Se algo os distancia, é justamente a forma com que se relacionam com ideias e conceitos em voga. Praia do Futuro dá mais um passo no processo de dissolver a individualidade de Karim Aïnouz dentro de um formato de filme de festival, a cada dia mais distante de Madame Satã (2002) ou Seams (1993). Branco Sai, Preto Fica, por outro lado, flerta com muitos conceitos, mas os utiliza para dar sequência ao universo muito particular de Queirós.
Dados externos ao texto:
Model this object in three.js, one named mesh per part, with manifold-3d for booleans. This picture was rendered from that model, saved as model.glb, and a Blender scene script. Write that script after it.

Se o filme por vezes sugere o risco de um desgaste em longo prazo – muito dos movimentos de sucesso de A Cidade é uma Só? são repetidos aqui com menos força –, assim como seu trabalho anterior se destaca justamente por fechar seu foco sobre o local, seu cinema responde primeiramente a inquietações da sua Ceilândia, e questões de cinema brotam naturalmente a partir dali. Se, num filme como Uma Passagem para Mário, o que deveria ser o centro do filme – o amigo morto – termina subserviente a uma ideia pronta de cinema, nos filmes de Adirley Queirós tal processo seria impossível. Embora seja evidente ser um filme mais pensado e calculado que seu trabalho anterior, ainda assim ele é capaz de conservar um frescor próprio. Branco Sai, Preto Fica termina por se revelar uma obra menos forte que A Cidade é uma Só? porque, enquanto o filme anterior lançava mão da fabulação como peça de resistência política, aqui estamos diante de um filme sobre fabulação como resistência política, e o movimento nestes termos registra com menos força.
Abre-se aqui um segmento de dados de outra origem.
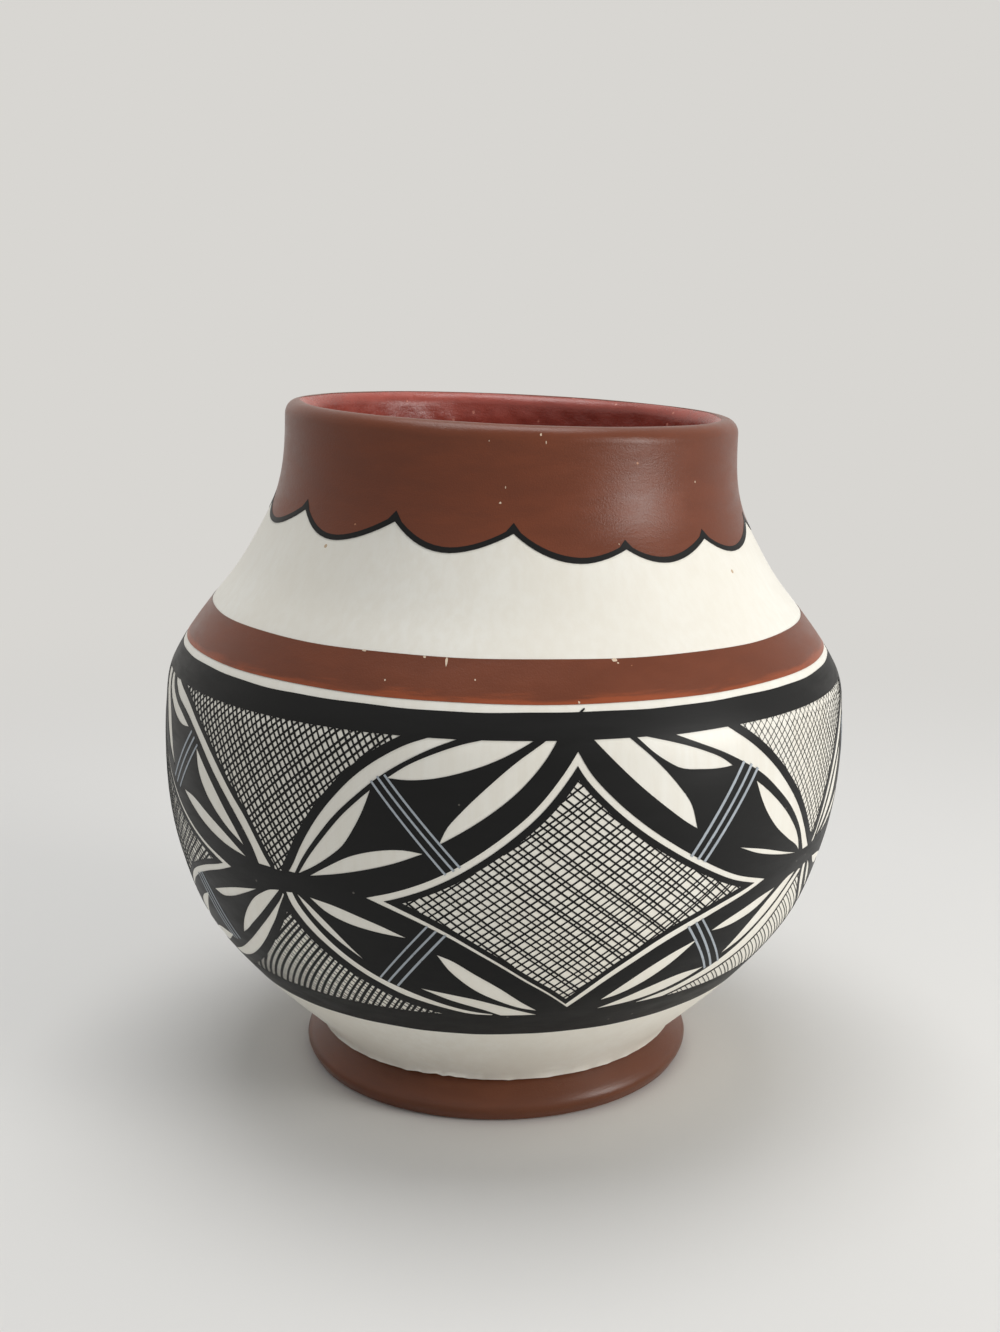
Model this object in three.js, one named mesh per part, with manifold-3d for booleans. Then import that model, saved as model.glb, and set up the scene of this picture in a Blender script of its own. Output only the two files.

Praia do Futuro (2014), Karim Aïnouz

Praia do Futuro (2014), Karim Aïnouz

Em Praia do Futuro, o movimento é oposto. O que o filme tem de melhor, mas ao mesmo tempo de mais sintomático, é seu movimento de Fortaleza até Berlim. Este deslocamento para a cidade alemã tira o cinema de Aïnouz da acomodação crescente na qual se encontrava, e obriga-o a repensar seu cinema para outro espaço que, se conta com pontos de contato com os locais marginais que filmara no Brasil, também existem em uma chave e significados diferentes. O segundo bloco do filme, com a chegada do personagem de Wagner Moura a Alemanha, é o entrecho mais forte de um filme de Aïnouz na última década, mais fluente e dramaturgicamente exato do que seus filmes recentes. Se filmes como Branco Sai, Preto Fica e A Vizinhança do Tigre podem por vezes parecer bem tateantes, Praia do Futuro é tão à vontade com sua forma que por vezes se assemelha um produto muito bem embalado.

O movimento rumo a Alemanha traz com ele este desejo de boa parte do cinema brasileiro recente de desaparecer dentro da produção do cinema mundial. Assume-se o espaço, a língua, os significantes. A Alemanha é, para o filme, um espaço de deslocamento, mas também de afirmação: pode-se finalmente se afirmar pelo que deseja ser. Seu movimento final é justamente o de fazer as pazes com uma recusa e com sua nova posição de brasileiro-estrangeiro.

O logo da The Match Factory na abertura de Praia do Futuro é sua maior vitória. O sucesso do filme está intimamente ligado ao quanto ele se revela só mais um. Em meio a suas virtudes, o que se destaca é como sua personalidade vai aos poucos se aniquilando em função do “filme de festival” como gênero. Se na maior parte dos outros filmes exibidos ao longo da semana esta é uma negociação complicada e mal resolvida, marcada pela ansiedade de tomar parte de um panorama e o conflito com a tentativa de fazer valer um projeto particular, aqui ela se dá sem culpa. Seu movimento final é exatamente o de afirmar sua posição confortável na Europa, e apaziguar o ressentimento do irmão caçula abandonado. O desejo, exposto em todos outros os filmes, de ser abraçado por este mercado de cinema contemporâneo se completa. Resta decidir se o processo vale a pena.